Individuals and families from all walks of Jewish life will unite with organizations, congregations, agencies, schools and Jewish groups from all corners of the globe to purchase their letters or a section of letters in the Torah with acts of kindness.

In addition, participants may enhance their acts of kindness by supporting Yad Eliezer’s Feed the Baby program, a project of one of Israel’s largest hessed organizations.

Those who receive a username on the jerusalem50.org website can reserve a letter on the site, which was scheduled to be up and running after Simhat Torah. For those who don’t know Hebrew, there is a Hebrew chart with transliterations and meanings of the letters and a link for children with activities and the audio pronunciation of each letter. The website also lets users randomly choose a letter to purchase, and a certificate will be generated for users following the completion of each deed.

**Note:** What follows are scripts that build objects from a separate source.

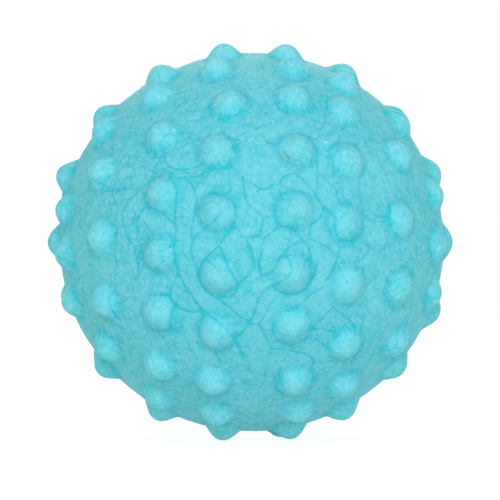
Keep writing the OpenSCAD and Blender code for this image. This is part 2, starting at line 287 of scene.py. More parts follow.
class InsertSettings(bpy.types.PropertyGroup):
    """Place and colours of the squeaker, its reed and the seam cement."""

    tilt: bpy.props.FloatProperty(
        name="Squeaker tilt", description="From the seam towards the right pole",
        default=math.radians(27.1), unit="ROTATION", subtype="ANGLE")
    turn: bpy.props.FloatProperty(
        name="Squeaker turn", description="Round the ball from the middle of its front",
        default=math.radians(-174), unit="ROTATION", subtype="ANGLE")
    white_colour: bpy.props.FloatVectorProperty(
        name="White plastic", description="Casing and reed block", subtype="COLOR", size=4, min=0, max=1,
        default=(0.80, 0.78, 0.73, 1))
    grey_colour: bpy.props.FloatVectorProperty(
        name="Grey plastic", description="Tone sleeve and inner cap", subtype="COLOR", size=4, min=0, max=1,
        default=(0.62, 0.65, 0.67, 1))
    reed_colour: bpy.props.FloatVectorProperty(
        name="Reed film", description="The springy strip", subtype="COLOR", size=4, min=0, max=1,
        default=(0.78, 0.55, 0.12, 1))
    cement_colour: bpy.props.FloatVectorProperty(
        name="Rubber cement", description="The bond in the seam", subtype="COLOR", size=4, min=0, max=1,
        default=(0.46, 0.38, 0.26, 1))


class StudioSettings(bpy.types.PropertyGroup):
    """Camera, lamps and floor."""

    camera_distance: bpy.props.FloatProperty(
        name="Camera distance", description="From the camera to the ball's centre",
        default=1184.4 * MM, unit="LENGTH", subtype="DISTANCE")
    camera_turn: bpy.props.FloatProperty(
        name="Camera turn", description="How far the camera stands round from the ball's front",
        default=math.radians(-1.24), unit="ROTATION", subtype="ANGLE")
    camera_drop: bpy.props.FloatProperty(
        name="Camera drop", description="How far the camera stands below the ball's centre",
        default=1.77 * MM, unit="LENGTH", subtype="DISTANCE")
    camera_side: bpy.props.FloatProperty(
        name="Camera side", description="How far the camera stands left of the ball's centre",
        default=0.13 * MM, unit="LENGTH", subtype="DISTANCE")
    lens: bpy.props.FloatProperty(
        name="Lens", description="Focal length in millimetres on a 36 mm sensor",
        default=383.8, unit="CAMERA")
    key_power: bpy.props.FloatProperty(
        name="Key lamp", description="Power of the soft lamp at the upper left", default=13.0, unit="POWER")
    fill_power: bpy.props.FloatProperty(
        name="Fill lamp", description="Power of the soft lamp at the right", default=5.9, unit="POWER")
    rim_power: bpy.props.FloatProperty(
        name="Rim lamp", description="Power of the soft lamp behind and above", default=4.5, unit="POWER")
    back_power: bpy.props.FloatProperty(
        name="Back lamp", description="Power of the soft lamp behind, for views of the back",
        default=7.0, unit="POWER")
    room_light: bpy.props.FloatProperty(
        name="Room light", description="Strength of the even light from all round", default=0.57, min=0)
    floor_radius: bpy.props.FloatProperty(
        name="Floor radius", description="Size of the round floor", default=3.0, unit="LENGTH",
        subtype="DISTANCE")


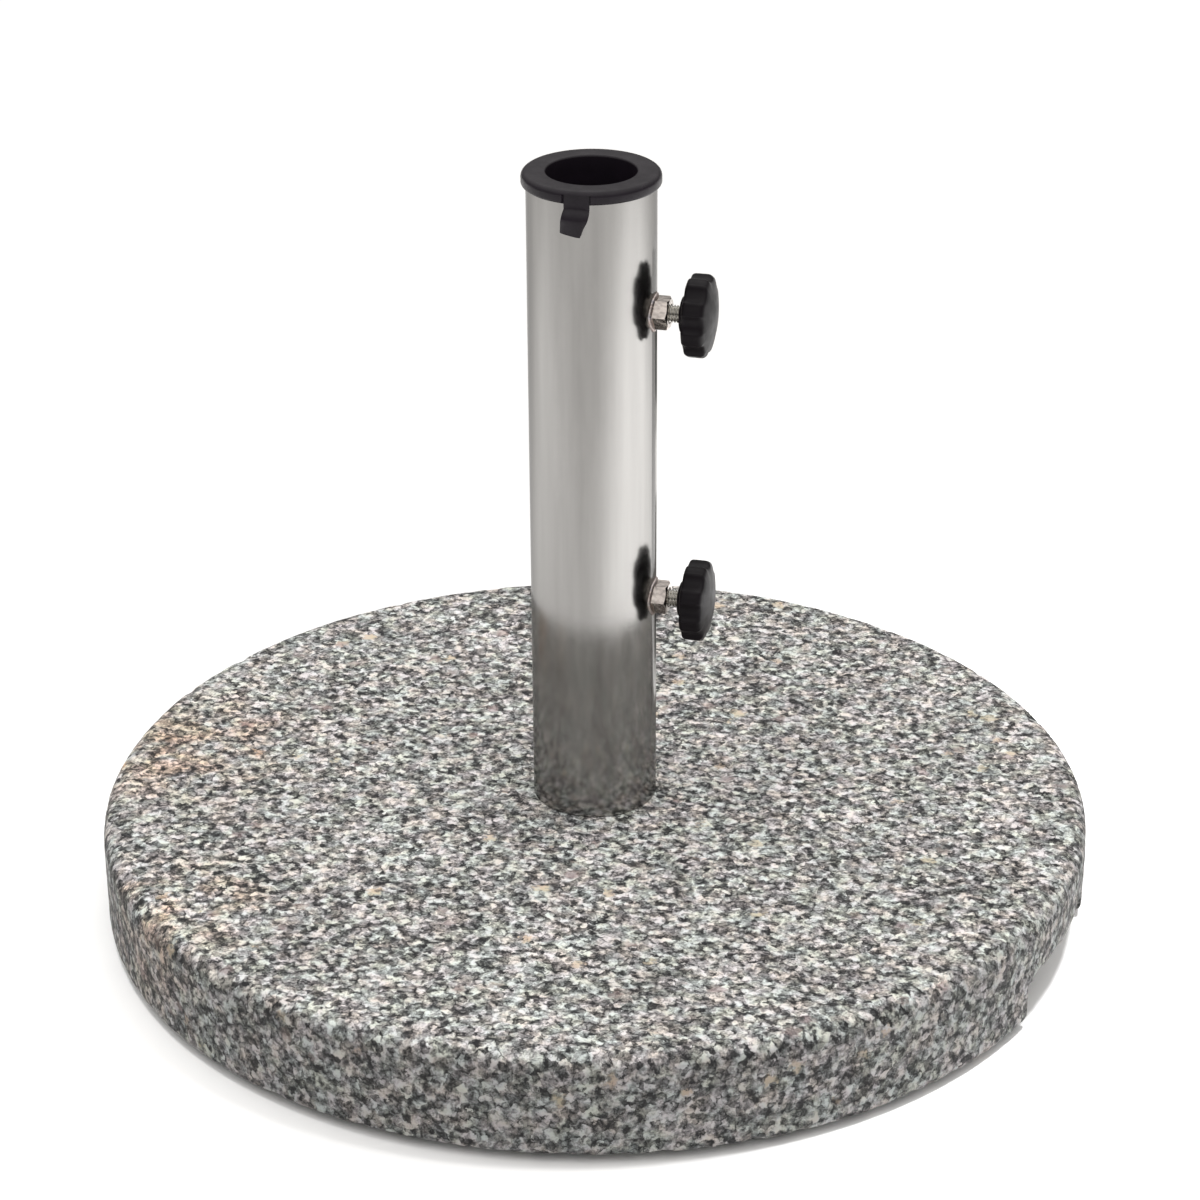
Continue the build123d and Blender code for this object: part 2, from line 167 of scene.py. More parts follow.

In addition to the Torah, Afikim has produced a set of eight 91 cm. x 122 cm. fabric murals with beautiful scenes of Jerusalem. It will be distributing colorful booklets featuring information on the 50th anniversary of Jerusalem’s reunification, and an interactive, multimedia traveling Jerusalem exhibit with an accompanying study guide for educational institutions. To spur on even more participation in the project, three individuals who purchase a letter will win flights to attend the ceremony in Jerusalem.

The Torah, which is being written in accordance with Ashkenazi customs, will be dedicated on Jerusalem Day, and Afikim will save a permanent digital file of the Torah, its letter writers and their deeds. The organization hasn’t yet decided on the details of how and where the inauguration of the scroll will take place and where the Torah will be housed after the inauguration. But it said it would like to have it in a Jerusalem location where it will be continuously used.

According to Karen Hochberg, Afikim’s director of community programs, the idea for the Global Unity Torah as a Jerusalem Day event went hand in hand.

“The idea of unification lent itself to the Torah, which unifies Jews as a people, and kindness/hessed that all Jews value,” she says.

Another catalyst for the initiative was the anonymous donation of a Torah scroll by a family in memory of their grandfather who had saved a Torah scroll from a burning synagogue on Kristallnacht.

In a promotional video produced by Afikim, the story of the Torah is revealed. On the Night of Broken Glass, the grandfather was told that the Nazis had set fire to the town’s two main synagogues. He quickly left the house intending to save the Torah scroll that his father had commissioned.

Seeing the burning synagogue, he and several of his friends didn’t hesitate, running into the fiery building to save the Torah scrolls. The Nazis were waiting outside for them with clubs, fists and bludgeons, and when they exited they began beating them – but the Jews refused to let go of the holy scrolls. He survived the beating and managed to limp home. The following day the Gestapo came to arrest him, but he was let off due to a case of mistaken identity.

The family arranged to be smuggled into Belgium, and they managed to board the last ship from Belgium to the United States before the gates of the New World had closed. The Torah he saved is now in a small house-synagogue in Brooklyn.

“My grandfather was willing to give his life to save that Torah, and he would be proud to know that in his merit we have undertaken to support the writing of a new Torah scroll marking Jerusalem50,” a representative of the family says in the video.

“The idea that it will unite Jews the world over is truly special and most rewarding, and we are grateful to the Afikim Foundation for this unique and special opportunity.

Am Yisrael hai [the people of Israel lives]!” As Hochberg says, this program will reveal hundreds of thousands of ways that goodness can elevate lives and give honor to Jerusalem.

“Our goal is to create a communal platform for goodness in honor of Jerusalem,” she said.

And there is no fear that not everyone who buys a letter will actually have done a good deed.

“With hundreds of thousands of acts of hessed being inspired and shared via social media, we believe the impact will be vast.”